1851 –13/04/1936
A labourer and gardener
Relatives
Research:
Plot 756 Robert Henry Gibson (1851-1936)
Robert was born in 1851 in Long Crendon, Bucks, the son of unmarried mother Emma Gibson, a lace maker. In the 1851 census he is recorded as living with his grandparents, Joseph and Martha Gibson in Long Crendon and is shown as their son. His mother, who had a second child, Ellen, in 1855, married Thomas Hamp in 1857. When he died she married again to Cornelius Oliver, a widowed agricultural labourer.
The 1861 census shows young Robert in a very extended household with his mother, now Emma Oliver; his step-father Cornelius Oliver; Reuben Loader, the son of Cornelius’s first wife; Ellen Gibson, Robert’s six year-old sister ,and William Oliver, Ellen and Cornelius’s son.
In 1871 Robert and his step-brother Reuben Loader, both aged 20, were living with his mother and step-father in Pound Lane, Thame. Both were described as “boarders” and both, like their step-father, were agricultural labourers.
Robert married Ellen Dickens in Thame in 1873.
Annie Louise (1876), and Henry Robert (1878), were both born in Shotover, just to the east of Oxford, but the family was back in Thame, living in North Street, by the time William George was born in 1881. Robert was employed as a labourer.
Soon after that they moved to Berkhamsted where Frederick J (1884), Sydney Herbert (1887) and Ellen (Nellie) Lucy (1889) were born.
The 1891 census records them living at 2, Cross Oak Road and Robert was employed as a gardener. They were still at the same address in 1901 with five of the children still at home. Robert was a commercial gardener, presumably a nurseryman, and young Sydney was a hairdresser’s apprentice.
In March 1904 Frederick, who was 19 and had been employed as a labourer by East & Co and had been a Volunteer in the Bedfordshire Regiment, signed up for 6 years’ service, but appears to have been released after one month.
In 1911 Robert was a jobbing gardener. Two of their children were still at home at 2, Cross Oak Road: Sydney, despite his hairdressing apprenticeship, was a nurseryman and Nellie a stationer’s assistant.

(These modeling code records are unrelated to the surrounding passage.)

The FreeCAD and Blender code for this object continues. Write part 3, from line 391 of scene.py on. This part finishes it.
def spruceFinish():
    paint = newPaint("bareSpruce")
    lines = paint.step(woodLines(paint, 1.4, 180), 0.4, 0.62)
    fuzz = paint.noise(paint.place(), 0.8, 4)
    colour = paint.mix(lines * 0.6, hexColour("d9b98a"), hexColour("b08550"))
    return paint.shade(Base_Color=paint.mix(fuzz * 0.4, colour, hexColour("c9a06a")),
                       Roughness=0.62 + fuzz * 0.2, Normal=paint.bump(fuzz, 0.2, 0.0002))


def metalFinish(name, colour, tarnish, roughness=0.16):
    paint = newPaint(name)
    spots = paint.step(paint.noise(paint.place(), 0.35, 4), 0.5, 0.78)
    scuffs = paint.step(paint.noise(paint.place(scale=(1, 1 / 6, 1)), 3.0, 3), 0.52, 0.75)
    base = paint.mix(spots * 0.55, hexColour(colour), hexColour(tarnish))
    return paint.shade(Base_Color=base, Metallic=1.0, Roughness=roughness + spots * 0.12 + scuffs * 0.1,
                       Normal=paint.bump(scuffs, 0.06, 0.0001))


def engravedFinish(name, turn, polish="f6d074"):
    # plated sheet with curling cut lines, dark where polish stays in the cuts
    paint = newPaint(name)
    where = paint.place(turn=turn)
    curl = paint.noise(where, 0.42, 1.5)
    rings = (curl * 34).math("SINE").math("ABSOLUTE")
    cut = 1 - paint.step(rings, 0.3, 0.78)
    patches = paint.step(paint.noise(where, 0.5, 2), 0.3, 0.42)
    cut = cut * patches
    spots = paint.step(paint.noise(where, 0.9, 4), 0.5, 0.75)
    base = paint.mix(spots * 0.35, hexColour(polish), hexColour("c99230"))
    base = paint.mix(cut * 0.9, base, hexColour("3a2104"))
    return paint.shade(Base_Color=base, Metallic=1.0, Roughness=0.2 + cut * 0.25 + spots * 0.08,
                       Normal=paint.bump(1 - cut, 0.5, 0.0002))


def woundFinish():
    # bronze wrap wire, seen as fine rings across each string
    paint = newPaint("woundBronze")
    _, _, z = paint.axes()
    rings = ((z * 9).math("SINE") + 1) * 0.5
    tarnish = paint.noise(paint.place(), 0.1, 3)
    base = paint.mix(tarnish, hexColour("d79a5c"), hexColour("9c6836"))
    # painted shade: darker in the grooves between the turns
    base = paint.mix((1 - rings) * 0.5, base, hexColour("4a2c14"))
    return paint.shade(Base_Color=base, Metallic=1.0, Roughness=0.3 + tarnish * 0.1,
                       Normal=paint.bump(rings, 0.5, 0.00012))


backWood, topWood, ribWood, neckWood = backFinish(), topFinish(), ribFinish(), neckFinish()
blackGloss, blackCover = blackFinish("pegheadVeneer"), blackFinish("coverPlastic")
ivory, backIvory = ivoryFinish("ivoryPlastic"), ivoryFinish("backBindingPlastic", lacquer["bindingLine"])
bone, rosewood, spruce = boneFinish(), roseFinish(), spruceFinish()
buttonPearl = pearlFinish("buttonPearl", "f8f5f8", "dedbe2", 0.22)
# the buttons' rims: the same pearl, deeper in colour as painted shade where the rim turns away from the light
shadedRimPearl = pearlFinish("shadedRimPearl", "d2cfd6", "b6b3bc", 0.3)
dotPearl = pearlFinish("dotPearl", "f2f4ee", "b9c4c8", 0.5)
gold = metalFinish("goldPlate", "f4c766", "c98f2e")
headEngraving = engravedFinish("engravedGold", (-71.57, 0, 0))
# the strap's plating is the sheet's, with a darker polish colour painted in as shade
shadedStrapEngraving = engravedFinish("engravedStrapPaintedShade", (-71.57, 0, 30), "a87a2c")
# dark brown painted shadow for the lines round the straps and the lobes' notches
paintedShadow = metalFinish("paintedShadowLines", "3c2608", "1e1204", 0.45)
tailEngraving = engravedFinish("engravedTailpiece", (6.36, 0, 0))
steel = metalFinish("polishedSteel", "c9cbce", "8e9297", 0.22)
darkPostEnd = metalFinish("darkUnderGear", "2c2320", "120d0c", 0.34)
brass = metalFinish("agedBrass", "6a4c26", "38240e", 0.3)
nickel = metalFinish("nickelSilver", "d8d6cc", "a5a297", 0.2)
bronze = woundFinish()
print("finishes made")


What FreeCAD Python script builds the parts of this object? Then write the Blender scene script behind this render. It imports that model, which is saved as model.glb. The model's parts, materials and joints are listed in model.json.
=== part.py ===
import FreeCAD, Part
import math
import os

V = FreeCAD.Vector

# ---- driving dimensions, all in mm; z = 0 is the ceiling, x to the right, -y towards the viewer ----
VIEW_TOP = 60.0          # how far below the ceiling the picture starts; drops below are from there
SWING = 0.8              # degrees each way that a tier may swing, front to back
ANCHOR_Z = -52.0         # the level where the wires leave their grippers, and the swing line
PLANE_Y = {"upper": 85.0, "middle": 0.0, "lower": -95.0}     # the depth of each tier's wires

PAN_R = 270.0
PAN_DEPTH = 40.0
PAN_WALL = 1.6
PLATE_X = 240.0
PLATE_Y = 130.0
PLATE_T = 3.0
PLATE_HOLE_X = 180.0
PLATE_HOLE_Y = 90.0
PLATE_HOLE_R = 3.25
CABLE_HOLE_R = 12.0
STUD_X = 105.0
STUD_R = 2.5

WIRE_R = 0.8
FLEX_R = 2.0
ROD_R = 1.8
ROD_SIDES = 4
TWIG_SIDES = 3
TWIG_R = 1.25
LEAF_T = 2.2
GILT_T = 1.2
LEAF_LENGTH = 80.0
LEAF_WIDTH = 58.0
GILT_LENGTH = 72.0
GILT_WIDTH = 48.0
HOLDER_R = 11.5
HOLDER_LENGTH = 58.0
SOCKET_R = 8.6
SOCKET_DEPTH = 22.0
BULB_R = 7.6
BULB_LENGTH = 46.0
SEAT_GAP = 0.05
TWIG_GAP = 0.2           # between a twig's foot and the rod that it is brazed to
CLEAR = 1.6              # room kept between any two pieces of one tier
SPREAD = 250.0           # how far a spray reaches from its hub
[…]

Sydney did eventually became a hairdresser and in April 1915, now a married man living at 3, Cross Oak Road, joined the Labour Corps. In June 1916 he was in Poperinge, Belgium and, following exposure ended up in hospital. He was demobilised in March 1919 but was left with a weak chest, breathlessness and what the army medical records diagnosed as neurasthenia, nowadays described as “an ill-defined medical condition characterized by lassitude, fatigue, headache, and irritability, associated chiefly with emotional disturbance.” Even worse, William George, who was serving as a Private in the Royal Fusiliers, was killed in action in March 1919 leaving a widow and three children.
The 1921 census reveals that Robert, now retired, and Ellen were living at 3, Cross Oak Road with Sydney now a gravel digger – presumably, given his health, using machinery. Also there were daughter Ellen, her husband Ernest Brooks, a clerk at East & Co. and their son.
Ellen died in July 1928 and Robert remained at 3, Cross Oak Road until April 1936 when he passed away aged 86. They are buried here together. Their daughter-in-law, William’s widow Elizabeth, also lies in this cemetery.